In July, 1986, he argued fiercely with Mrs. Thatcher about the sanctions issue. He later described it as “one of the stormiest meetings I’ve ever been party to.”

In his memoirs, Mr. Mulroney said he often heard Mrs. Thatcher and Ronald Reagan, then president of the United States, denouncing Mr. Mandela and other anti-apartheid leaders as “communists.” He said his answer to them was always the same: “‘How can you or anyone else know that?... He’s been in prison for 20 years and nobody knows that, for the simple reason no one has talked to him – including you.”

In August, 1986, Canada and five other Commonwealth countries announced 11 new sanctions against South Africa, including bans on tourism promotion, new investment and air links, along with a ban on imports of South African coal, metals and agricultural goods.

Mr. Mulroney continued to push for sanctions, battling again with Mrs. Thatcher in a 1987 Commonwealth meeting in Vancouver. “I’ll never forget the way he went after Margaret Thatcher … with all the African leadership in the room,” said Stephen Lewis, who was Canada’s ambassador to the UN at the time.

“It was scathing, unforgiving and memorable,” he told The Globe and Mail in 2015. “I don’t think Thatcher had ever received such a tongue-lashing in her entire political life. I loved it. So did everyone else.”

Mr. Lewis said he is convinced that Mr. Mulroney played a “decisive role” in defeating apartheid. “He genuinely thought it one of the most evil systems on the planet. He had a real feeling for Mandela, and desperately wanted him out of jail, understanding that with Mandela’s freedom came South Africa’s liberation.”
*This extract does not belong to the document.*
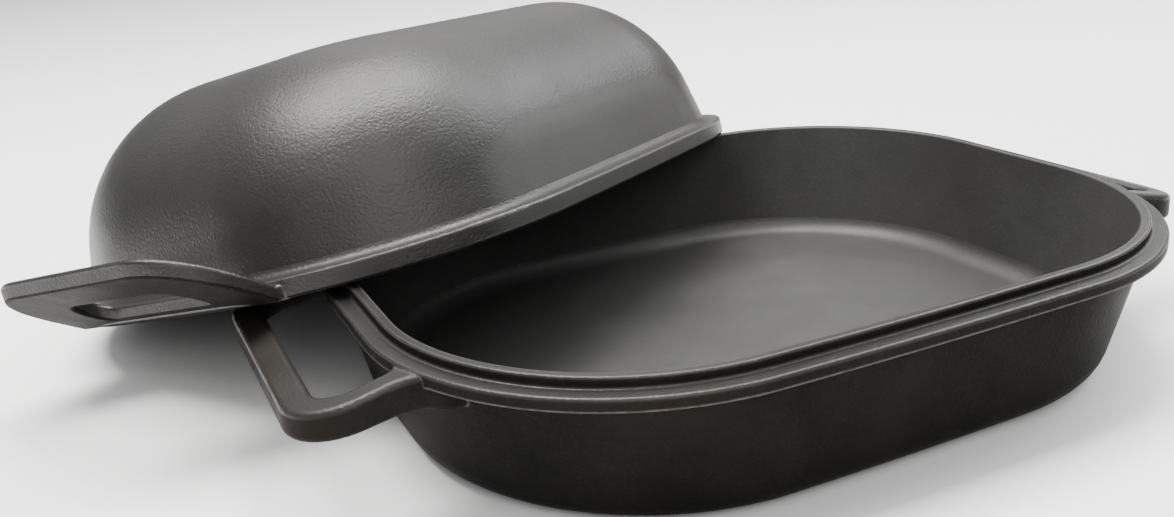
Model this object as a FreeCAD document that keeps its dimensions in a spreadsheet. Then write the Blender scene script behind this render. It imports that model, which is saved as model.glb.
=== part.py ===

During his visit to South Africa to receive the government’s award, Mr. Mulroney recalled how he had faced opposition from some MPs in his own caucus who accused Mr. Mandela of being a terrorist. “I had to persuade them that we were doing the right thing,” he told The Globe.

Scholars have noted, however, that Mr. Mulroney’s focus on the apartheid issue seemed to fade significantly after 1987 as he became preoccupied with domestic issues such as free trade negotiations.

“Overall, Canadian sanctions were quite modest,” said Linda Freeman, a Canadian political scientist who has written extensively on Canada’s relations with South Africa during apartheid. “And the important ones were voluntary,” she added, referring to financial sanctions.

She told The Globe that Canada’s trade with South Africa “remained substantial” during the sanctions period from 1986 to 1993.